Telephone lines did not arrive until 1996. Then came payphones and people waiting in line to use them when in service, which was sporadic at best.
Into the early and mid-1970s, the Pan-American Highway from the Nicaragua border all the way to Puntarenas was merely a gravel road. The dirt road leading into Tamarindo washed out during rainy season, so anyone wanting to leave had to walk to Villarreal to catch a bus.
The only flights from the U.S. to Costa Rica in 1970 were provided by Pan Am Airlines and flew to San José on a less-than-consistent basis. This is why so many people drove to Tamarindo, in vehicles that they could sleep in.
Blocks of ice were delivered by truck on Thursdays and could be counted on being puddles of semi-cold water by Sunday morning.
The first cabinas for visitors were built in 1965 and were rented almost exclusively by Ticos from Santa Cruz or San José. Hotel Tamarindo Diria was constructed in 1973 with the intention of catering to international travelers who were initially fishermen, not surfers, looking to catch marlin and sailfish off the coast. Papagayo Excursions began at about the same time in response to this influx of outside anglers.
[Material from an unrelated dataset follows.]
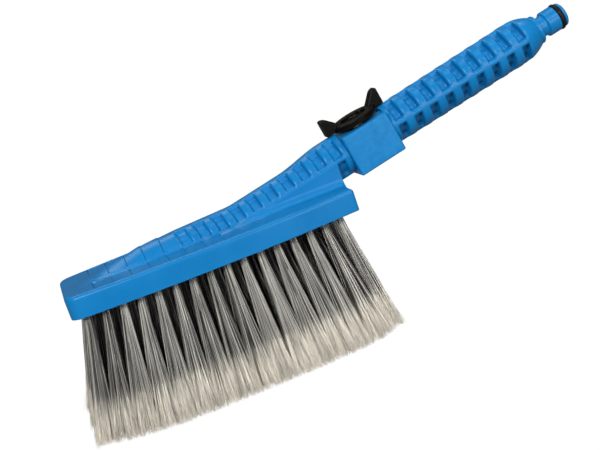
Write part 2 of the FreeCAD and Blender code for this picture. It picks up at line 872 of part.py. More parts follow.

It is no secret that Playa Tamarindo has become a mecca for surfers of all levels due initially to the two “Endless Summer” movies by surfer-filmmaker Bruce Brown. His close friend Robert August was one of the surfers featured in the original 1964 movie, and the reason Brown came to Tamarindo to film on location in the sequel nearly 30 years later. August tells the story of meeting the late Russell Wenrich, an early developer here, at the 1990 Surf Expo in Orlando, Florida. Having touted Tamarindo on that occasion as the ideal surf spot, Wenrich later paid the airfare for August and a group of fellow surfers and filmmakers (including Brown and Robert “Wingnut” Weaver) to come visit. He even put them up for free in his cabinas because Wenrich saw the future potential of Tamarindo becoming a surfing destination point. The result was “Endless Summer II”. Russell was a visionary, to say the least.
Playa Tamarindo is bordered to the north and to the south by mangrove estuaries, the largest of this kind in Latin America. They play host to more than 175 species of birds, including crowned herons, egrets, white ibises and roseate spoonbills.
To the north, Las Baulas National Marine Park is home to the endangered leatherback (baula) turtle. More than 800 female adult turtles come to lay their eggs here as they make a slow, perilous comeback toward survival of their species. The female, which can weigh up to 1,500 pounds, lives in the ocean for 13 years before returning for the first time to lay her eggs (which can number up to 120) at the same location where she was born.
And there are your fast and fun facts and minutiae trivia about Tamarindo for today. I hope you learned something at least a little interesting in this article, which would not have been possible without the help of Christina Spilsbury and Robert August. Thanks, guys.